Design a Multi-Tenant Enterprise AI Platform

Clarify tenant boundaries

Separate compute isolation, data isolation, policy isolation, and billing isolation. Some tenants need hard separation; others can share models and infrastructure with strict metadata, key, and permission controls.

Architecture

Tenant identity: every request carries tenant, user, role, policy, and budget context.
Data layer: per-tenant indexes or ACL-aware shared indexes with strict metadata filters.
Model gateway: route by tenant policy, cost budget, latency SLO, and quality target.
Tool gateway: enforce per-tenant tool permissions and approval gates.
Observability: trace model, prompt, retrieval, tools, cost, latency, and policy decisions by tenant.
Admin controls: quotas, audit logs, model allowlists, eval dashboards, and incident controls.

Build-vs-buy decisions

Use managed models and vector stores early if differentiation is in the product workflow.
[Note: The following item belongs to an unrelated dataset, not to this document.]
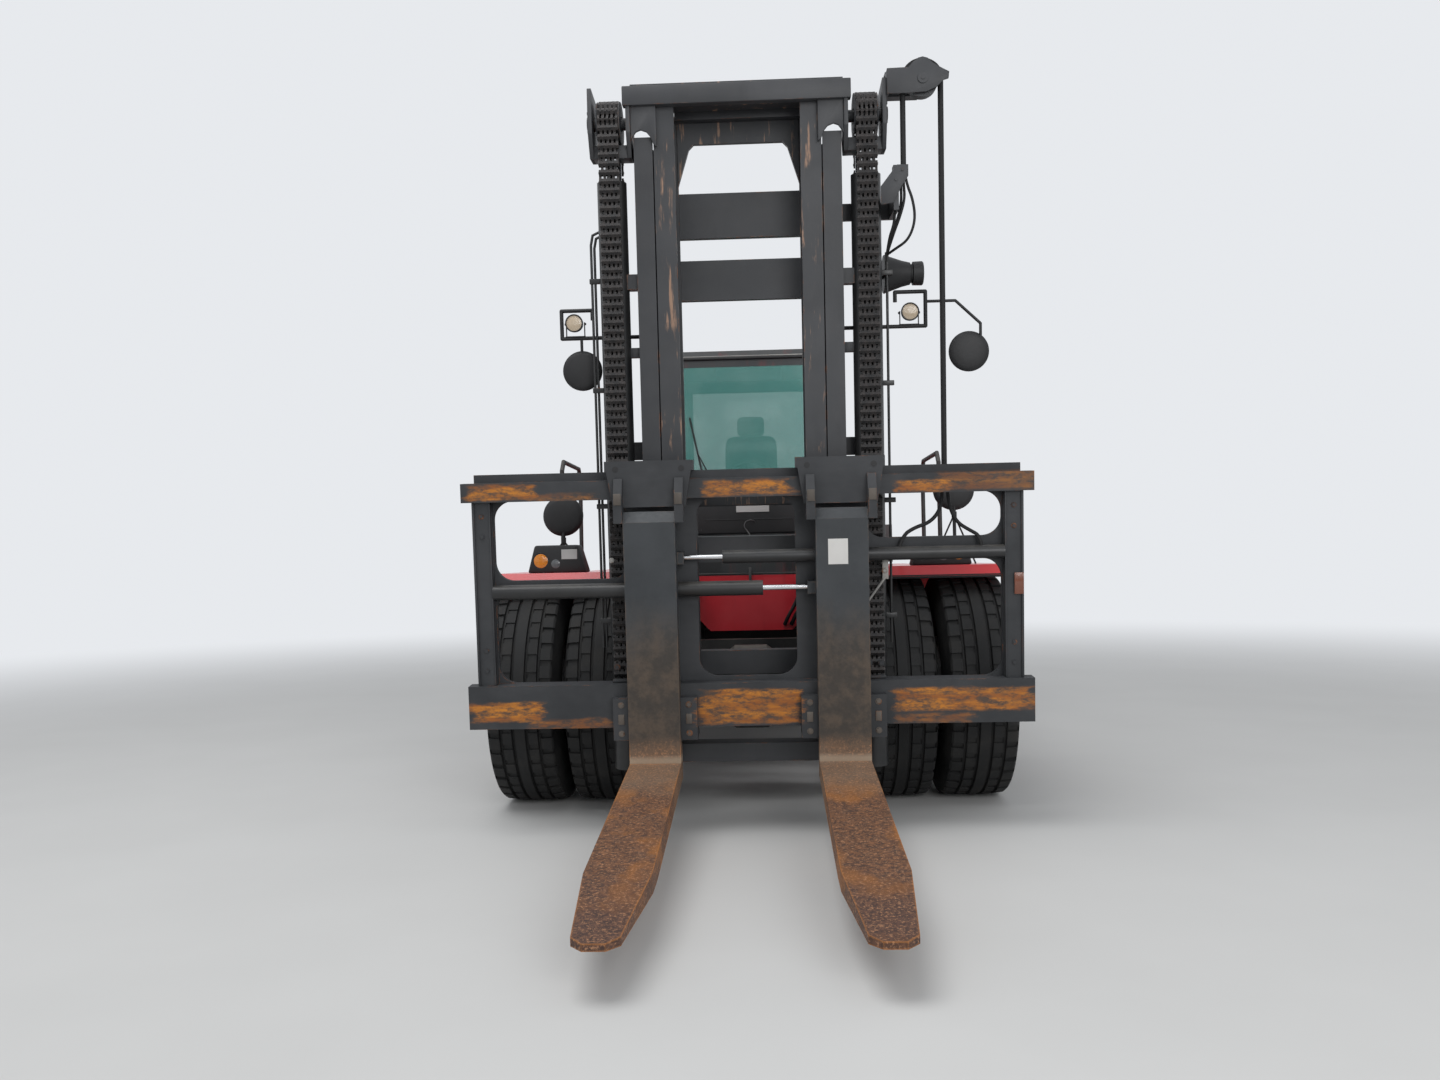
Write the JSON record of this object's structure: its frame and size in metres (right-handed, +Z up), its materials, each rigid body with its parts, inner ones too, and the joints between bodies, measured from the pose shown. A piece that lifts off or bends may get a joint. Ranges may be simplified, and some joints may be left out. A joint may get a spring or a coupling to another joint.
{
  "type": "forklift truck",
  "caption": "Heavy counterbalanced forklift truck with a high cab, a two-stage mast leaned forward, long side-shifting forks, twin drive wheels and steered rear wheels.",
  "frame": {"origin": "on the floor, at the centre of the bounding box's base", "axes": "+Z up; -Y the way the forks point; +Y towards the counterweight; +X to the right of a viewer who faces the forks"},
  "size_m": [3.43, 9.285, 4.4872],
  "materials": {
    "mast_paint": "worn dark paint over steel, rusty and bare at the edges",
    "carriage_paint": "worn dark paint, rubbed to steel and rust",
    "fork_steel": "forged steel, scaled, pitted and rusty towards the blades",
    "body_red": "glossy red paint with some dust",
    "chassis_black": "satin black paint",
    "counterweight_grey": "dark grey paint over cast iron",
    "tyre_rubber": "dusty black rubber",
    "rim_paint": "grey painted steel rim",
    "chrome": "polished hydraulic rod",
    "chain_steel": "greasy leaf chain, brown with rust",
    "hose_rubber": "black hydraulic hose",
    "cylinder_paint": "black paint, worn",
    "glass": "slightly teal tinted glass",
    "lamp_lens": "clear and beige lamp lens",
    "black_plastic": "grained black plastic",
    "seat_fabric": "black and grey seat cloth",
    "exhaust_steel": "heat-stained steel",
    "engine_paint": "dark engine paint",
    "mirror": "mirror glass in a black case"
  },
  "bodies": {
    "chassis": {"chassis_frame": "chassis_black", "drive_axle": "chassis_black", "steer_axle": "chassis_black", "steering_cylinder": "cylinder_paint", "counterweight": "counterweight_grey", "engine_block": "engine_paint", "engine_housing": "counterweight_grey", "radiator_grille": "chassis_black", "deck": "body_red", "side_tanks": "chassis_black", "cab_frame": "body_red", "cab_glass": "glass", "operator_seat": "seat_fabric", "dashboard": "black_plastic", "front_cowl": "body_red", "road_lamps": "lamp_lens", "handrails": "chassis_black", "exhaust": "exhaust_steel", "fender_mirrors": "mirror"},
    "drive_wheel_left": {"drive_tyres_left": "tyre_rubber", "drive_rim_left": "rim_paint"},
    "drive_wheel_right": {"drive_tyres_right": "tyre_rubber", "drive_rim_right": "rim_paint"},
    "steering_knuckle_left": {"knuckle_left": "chassis_black"},
    "steering_knuckle_right": {"knuckle_right": "chassis_black"},
    "steer_wheel_left": {"steer_tyre_left": "tyre_rubber", "steer_rim_left": "rim_paint"},
    "steer_wheel_right": {"steer_tyre_right": "tyre_rubber", "steer_rim_right": "rim_paint"},
    "steering_link": {"steering_rod": "chrome"},
    "door_left": {"cab_door_left": "body_red", "door_glass_left": "glass"},
    "door_right": {"cab_door_right": "body_red", "door_glass_right": "glass"},
    "lid": {"engine_lid": "body_red"},
    "mast_outer": {"outer_mast": "mast_paint", "lift_barrels": "cylinder_paint", "mast_fittings": "black_plastic", "chains_rear": "chain_steel", "hoses_inner": "hose_rubber"},
    "mast_inner": {"inner_mast": "mast_paint", "lift_rods": "chrome", "chain_pulleys": "mast_paint", "hose_arm": "mast_paint", "hose_crown": "hose_rubber", "chains_front": "chain_steel", "hoses_outer": "hose_rubber"},
    "fork_carriage": {"carriage": "carriage_paint", "position_barrels": "cylinder_paint"},
    "fork_arm_left": {"fork_left": "fork_steel", "fork_hanger_left": "carriage_paint", "position_rod_left": "chrome"},
    "fork_arm_right": {"fork_right": "fork_steel", "fork_hanger_right": "carriage_paint", "position_rod_right": "chrome"},
    "tilt_cylinder_left": {"tilt_barrel_left": "cylinder_paint"},
    "tilt_cylinder_right": {"tilt_barrel_right": "cylinder_paint"},
    "tilt_ram_left": {"tilt_rod_left": "chrome"},
    "tilt_ram_right": {"tilt_rod_right": "chrome"}
  },
  "joints": [
    {"name": "drive_wheel_left_spin", "type": "hinge", "parent": "chassis", "child": "drive_wheel_left", "pos_m": [-1.21, -1.0075, 0.7465], "axis": [1, 0, 0], "continuous": true},
    {"name": "steering_left", "type": "hinge", "parent": "chassis", "child": "steering_knuckle_left", "pos_m": [-0.93, 3.4925, 0.7465], "axis": [0, 0, 1], "range_deg": [-55, 55]},
    {"name": "steer_wheel_left_spin", "type": "hinge", "parent": "steering_knuckle_left", "child": "steer_wheel_left", "pos_m": [-1.2, 3.4925, 0.7465], "axis": [1, 0, 0], "continuous": true},
    {"name": "cab_door_left_hinge", "type": "hinge", "parent": "chassis", "child": "door_left", "pos_m": [-0.815, 2.3445, 2.54], "axis": [0, 0, -1], "range_deg": [0, 95]},
    {"name": "tilt_cylinder_left_swing", "type": "hinge", "parent": "chassis", "child": "tilt_cylinder_left", "pos_m": [-0.55, 0.1425, 1.2], "axis": [-1, 0, 0], "range_deg": [-0.2, 3.6]},
    {"name": "tilt_ram_left_slide", "type": "slide", "parent": "tilt_cylinder_left", "child": "tilt_ram_left", "axis": [0, -0.984, 0.1781], "range_m": [-0.252, 0.002]},
    {"name": "drive_wheel_right_spin", "type": "hinge", "parent": "chassis", "child": "drive_wheel_right", "pos_m": [1.21, -1.0075, 0.7465], "axis": [1, 0, 0], "continuous": true},
    {"name": "steering_right", "type": "hinge", "parent": "chassis", "child": "steering_knuckle_right", "pos_m": [0.93, 3.4925, 0.7465], "axis": [0, 0, 1], "range_deg": [-55, 55]},
    {"name": "steer_wheel_right_spin", "type": "hinge", "parent": "steering_knuckle_right", "child": "steer_wheel_right", "pos_m": [1.2, 3.4925, 0.7465], "axis": [1, 0, 0], "continuous": true},
    {"name": "cab_door_right_hinge", "type": "hinge", "parent": "chassis", "child": "door_right", "pos_m": [0.815, 2.3445, 2.54], "axis": [0, 0, 1], "range_deg": [0, 95]},
    {"name": "tilt_cylinder_right_swing", "type": "hinge", "parent": "chassis", "child": "tilt_cylinder_right", "pos_m": [0.55, 0.1425, 1.2], "axis": [-1, 0, 0], "range_deg": [-0.2, 3.6]},
    {"name": "tilt_ram_right_slide", "type": "slide", "parent": "tilt_cylinder_right", "child": "tilt_ram_right", "axis": [0, -0.984, 0.1781], "range_m": [-0.252, 0.002]},
    {"name": "steering_link_slide", "type": "slide", "parent": "chassis", "child": "steering_link", "axis": [1, 0, 0], "range_m": [-0.126, 0.126]},
    {"name": "mast_tilt", "type": "hinge", "parent": "chassis", "child": "mast_outer", "pos_m": [0, -1.3575, 0.55], "axis": [-1, 0, 0], "range_deg": [0, 15]},
    {"name": "mast_lift", "type": "slide", "parent": "mast_outer", "child": "mast_inner", "axis": [0, -0.0872, 0.9962], "range_m": [-0.09, 1.8], "deforming": ["chains_rear", "hoses_inner"]},
    {"name": "carriage_lift", "type": "slide", "parent": "mast_inner", "child": "fork_carriage", "axis": [0, -0.0872, 0.9962], "range_m": [-0.09, 1.8], "deforming": ["chains_front", "hoses_outer"]},
    {"name": "fork_shift_left", "type": "slide", "parent": "fork_carriage", "child": "fork_arm_left", "axis": [-1, 0, 0], "range_m": [-0.14, 0.7]},
    {"name": "fork_shift_right", "type": "slide", "parent": "fork_carriage", "child": "fork_arm_right", "axis": [1, 0, 0], "range_m": [-0.14, 0.7]},
    {"name": "engine_lid_hinge", "type": "hinge", "parent": "chassis", "child": "lid", "pos_m": [0, 4.0245, 2.405], "axis": [-1, 0, 0], "range_deg": [0, 55]}
  ],
  "couplings": [
    {"joint": "carriage_lift", "follows": "mast_lift", "ratio": 1},
    {"joint": "steering_right", "follows": "steering_left", "ratio": 1},
    {"joint": "steering_link_slide", "follows": "steering_left", "m_per_rad": -0.128},
    {"joint": "tilt_cylinder_left_swing", "follows": "mast_tilt", "ratio": 0.22188},
    {"joint": "tilt_ram_left_slide", "follows": "mast_tilt", "m_per_rad": -0.94816},
    {"joint": "tilt_cylinder_right_swing", "follows": "mast_tilt", "ratio": 0.22188},
    {"joint": "tilt_ram_right_slide", "follows": "mast_tilt", "m_per_rad": -0.94816}
  ]
}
Build custom routing, evals, and policy layers only when tenant requirements demand it.

Metrics

cost per tenant and feature
latency by tenant and route
isolation violations, ideally zero
retrieval permission failures
model quality by tenant
quota exhaustion and noisy-neighbor incidents

Failure modes

Cross-tenant data leak: the highest-severity failure. Prevent at retrieval and tool access time.
Noisy neighbor: one tenant exhausts GPU, vector DB, or rate-limit capacity.
Cost runaway: one feature or tenant silently dominates spend.
Policy drift: tenant-specific rules change but prompts/tools/indexes are not updated.

What the architect signal looks like

Close with the isolation decision: hard isolation for regulated or high-risk tenants, shared infrastructure with strict policy and audit controls for lower-risk tenants.